→ **DATA**
....

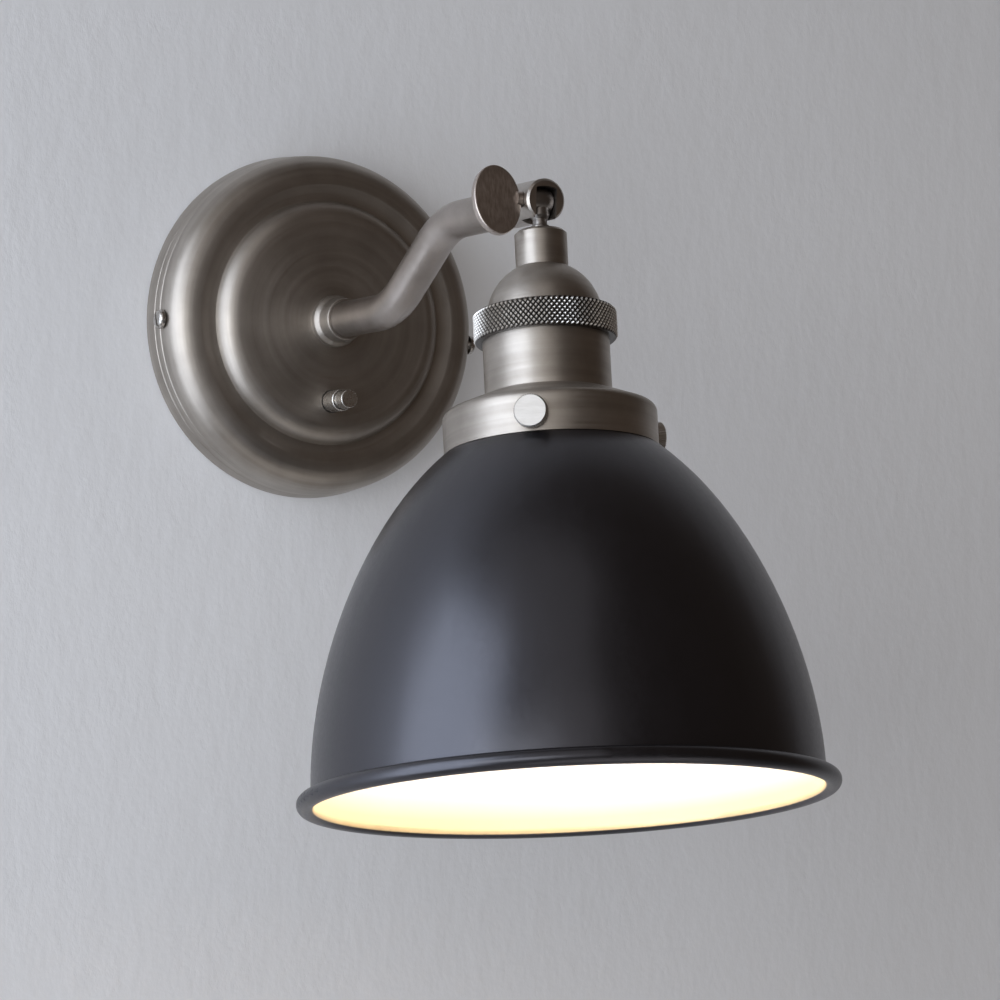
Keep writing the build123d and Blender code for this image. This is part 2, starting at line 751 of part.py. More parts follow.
def make_shade():
    """Spun bell with a turned-out lip at its neck and a round bead at its mouth."""
    mouth = Polyline((shade_mouth_radius + shade_wall, -shade_end),
                     (shade_mouth_radius + shade_wall, -bead_centre),
                     (shade_mouth_radius, -bead_centre), (shade_mouth_radius, -shade_end))
    top = Line((shade_neck_radius, -shade_neck_top), (shade_neck_radius - shade_wall, -shade_neck_top))
    wall = make_face(shade_skin(0) + shade_skin(shade_wall) + mouth + top)
    shade = revolve(Plane.XZ * wall, Axis.Z)
    bead = Plane.XZ * Pos(shade_mouth_radius + bead_radius, -bead_centre) * Circle(bead_radius)
    shade += revolve(bead, Axis.Z)
    shade += ring(shade_neck_radius + shade_lip, shade_neck_radius - shade_wall,
                  shade_neck_top, shade_neck_top + shade_wall)
    return head_frame * shade


def make_shade_screw(place):
    """Round flat-headed screw through the gallery's wall, with its tip at the shade's neck."""
    seat = gallery_radius + moving_gap
    head = extrude(Circle(shade_screw_head_radius), shade_screw_head_height)
    head = fillet(head.edges().group_by(Axis.Z)[-1], shade_screw_head_round)
    screw = Pos(seat, 0, 0) * Rot(0, 90, 0) * head
    screw += rod_along_x(shade_screw_radius, shade_neck_radius + moving_gap, seat + through)
    return head_frame * place * screw


# ---------------------------------------------------------------------- bulb

bulb_centre = bulb_cap_bottom + bulb_length
bulb_cap_bore = bulb_cap_radius - bulb_cap_wall
bulb_neck_radius = bulb_cap_bore - thread_gap


def bulb_skin(inset):
    """One side of the bulb's glass, from its foot in the cap to its nose, drawn in by inset."""
    neck = bulb_neck_radius - inset
    ball = bulb_radius - inset
    foot = Line((neck, bulb_foot - bulb_cap_bottom), (neck, -bulb_cap_bottom))
    side = Bezier((neck, -bulb_cap_bottom), (neck, -bulb_cap_bottom - bulb_neck_pull),
                  (ball, -bulb_centre + bulb_side_pull), (ball, -bulb_centre))
    middle = (ball * cos(radians(45)), -bulb_centre - ball * sin(radians(45)))
    nose = ThreePointArc((ball, -bulb_centre), middle, (0, -bulb_centre - ball))
    return foot + side + nose


def make_bulb_glass():
    foot = Line((bulb_neck_radius, bulb_foot - bulb_cap_bottom),
                (bulb_neck_radius - bulb_wall, bulb_foot - bulb_cap_bottom))
    nose = Line((0, -bulb_centre - bulb_radius), (0, -bulb_centre - bulb_radius + bulb_wall))
    wall = make_face(bulb_skin(0) + bulb_skin(bulb_wall) + foot + nose)
    return head_frame * revolve(Plane.XZ * wall, Axis.Z)


def make_bulb_cap():
    """Thin cap with a flared collar, closed by a rounded tip."""
    tip_end = bulb_cap_top + bulb_tip_height
    thread_start = tip_end + bulb_cap_wall * 2
    collar_start = bulb_cap_bottom - bulb_cap_collar_height
    flare = bulb_cap_collar_radius - bulb_cap_radius
    cap = turned([(0, bulb_cap_top), (bulb_tip_radius, bulb_cap_top),
                  (bulb_cap_radius - bulb_cap_wall * 2, tip_end), (bulb_cap_radius, thread_start),
                  (bulb_cap_radius, collar_start), (bulb_cap_collar_radius, collar_start + flare),
                  (bulb_cap_collar_radius, bulb_cap_bottom), (0, bulb_cap_bottom)],
                 [0, 0.5, 0.5, 0.5, 0, 0.5, 0, 0])
    cap -= disc(bulb_cap_bore, thread_start, bulb_cap_bottom + through)
    return head_frame * cap


# --------------------------------------------------------------------- parts

shade_screw_names = ["shade_screw_right", "shade_screw_rear", "shade_screw_front"]

parts = {
    "backplate_cover": make_backplate_cover(),
    "wall_bracket": make_wall_bracket(),
    "side_screws": make_side_screws(),
    "terminal_block": make_terminal_block(),
    "terminal_screws": make_terminal_screws(),
    "block_screw": make_block_screw(),
    "earth_screw": make_earth_screw(),
    "arm_collar": make_arm_collar(),
    "arm_tube": make_arm_tube(),
    "arm_nipple": make_arm_nipple(),
    "arm_lock_washer": make_arm_lock_washer(),
    "arm_locknut": make_arm_locknut(),
    "switch_body": make_switch_body(),
    "switch_bush": make_switch_bush(),
    "switch_nut": make_switch_nut(),
    "switch_button": make_switch_button(),
    "knuckle_barrel": make_knuckle_barrel(),
    "thumb_screw": make_thumb_screw(),
    "swivel_tongue": make_swivel_tongue(),
    "neck_cap": make_neck_cap(),
    "head_nipple": make_head_nipple(),
    "lampholder_dome": make_lampholder_dome(),
    "knurled_ring": make_knurled_ring(),
    "lampholder_sleeve": make_lampholder_sleeve(),
    "lampholder_body": make_lampholder_body(),
    "holder_terminals": make_holder_terminals(),
    "screw_shell": make_screw_shell(),
    "centre_contact": make_centre_contact(),
    "shade_gallery": make_shade_gallery(),
    "clamp_ring": make_clamp_ring(),
    "shade": make_shade(),
    "bulb_glass": make_bulb_glass(),
    "bulb_cap": make_bulb_cap(),
}
for name, place in zip(shade_screw_names, shade_screw_places()):
    parts[name] = make_shade_screw(place)

for name, solid in parts.items():
    export_step(solid, f"parts/{name}.step")
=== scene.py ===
import bmesh
import bpy
import json
from math import atan2, cos, degrees, pi, radians, sin, tan
from mathutils import Matrix, Vector


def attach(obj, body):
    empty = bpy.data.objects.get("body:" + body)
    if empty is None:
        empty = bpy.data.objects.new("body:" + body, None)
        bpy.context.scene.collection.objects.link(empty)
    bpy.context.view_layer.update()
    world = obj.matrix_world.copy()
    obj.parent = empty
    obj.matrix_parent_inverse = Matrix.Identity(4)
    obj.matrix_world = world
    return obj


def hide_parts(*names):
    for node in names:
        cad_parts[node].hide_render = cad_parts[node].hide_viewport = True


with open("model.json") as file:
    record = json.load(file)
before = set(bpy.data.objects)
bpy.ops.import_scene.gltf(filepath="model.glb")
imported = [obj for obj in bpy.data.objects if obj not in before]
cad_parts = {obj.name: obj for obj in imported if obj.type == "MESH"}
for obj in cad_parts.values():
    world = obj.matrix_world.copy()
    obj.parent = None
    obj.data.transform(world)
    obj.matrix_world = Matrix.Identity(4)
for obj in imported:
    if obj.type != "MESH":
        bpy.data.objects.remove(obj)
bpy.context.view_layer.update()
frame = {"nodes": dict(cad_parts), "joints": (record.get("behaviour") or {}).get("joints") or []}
nodes = frame["nodes"]
scene = bpy.context.scene

# Lengths and places of the pieces are written in millimetres, and their meshes are made in
# metres. The stage, the lights and the materials are written in metres.
MM = 0.001

# Places from the frame
pivot = Vector(next(j["pos_m"] for j in frame["joints"] if j["name"] == "head_tilt"))
screw_joints = [j for j in frame["joints"] if j["name"].startswith("screw_")]
rest_tilt = 9.0              # of the head from hanging straight down, in degrees
wall_place = Matrix.Rotation(radians(-90), 4, "X")
head_place = Matrix.Translation(pivot) @ Matrix.Rotation(radians(-rest_tilt), 4, "X")
head_axis = head_place.to_3x3() @ Vector((0, 0, 1))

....

→ **PROBLEM DESCRIPTION**
Taking the lines above, repeat exactly those from the line that contains "for name, place" through the line that contains "scene = bpy.context.scene", and both of those lines as well. Include nothing else.

→ **RESULT OF THIS EXERCISE**
for name, place in zip(shade_screw_names, shade_screw_places()):
    parts[name] = make_shade_screw(place)

for name, solid in parts.items():
    export_step(solid, f"parts/{name}.step")
=== scene.py ===
import bmesh
import bpy
import json
from math import atan2, cos, degrees, pi, radians, sin, tan
from mathutils import Matrix, Vector


def attach(obj, body):
    empty = bpy.data.objects.get("body:" + body)
    if empty is None:
        empty = bpy.data.objects.new("body:" + body, None)
        bpy.context.scene.collection.objects.link(empty)
    bpy.context.view_layer.update()
    world = obj.matrix_world.copy()
    obj.parent = empty
    obj.matrix_parent_inverse = Matrix.Identity(4)
    obj.matrix_world = world
    return obj


def hide_parts(*names):
    for node in names:
        cad_parts[node].hide_render = cad_parts[node].hide_viewport = True


with open("model.json") as file:
    record = json.load(file)
before = set(bpy.data.objects)
bpy.ops.import_scene.gltf(filepath="model.glb")
imported = [obj for obj in bpy.data.objects if obj not in before]
cad_parts = {obj.name: obj for obj in imported if obj.type == "MESH"}
for obj in cad_parts.values():
    world = obj.matrix_world.copy()
    obj.parent = None
    obj.data.transform(world)
    obj.matrix_world = Matrix.Identity(4)
for obj in imported:
    if obj.type != "MESH":
        bpy.data.objects.remove(obj)
bpy.context.view_layer.update()
frame = {"nodes": dict(cad_parts), "joints": (record.get("behaviour") or {}).get("joints") or []}
nodes = frame["nodes"]
scene = bpy.context.scene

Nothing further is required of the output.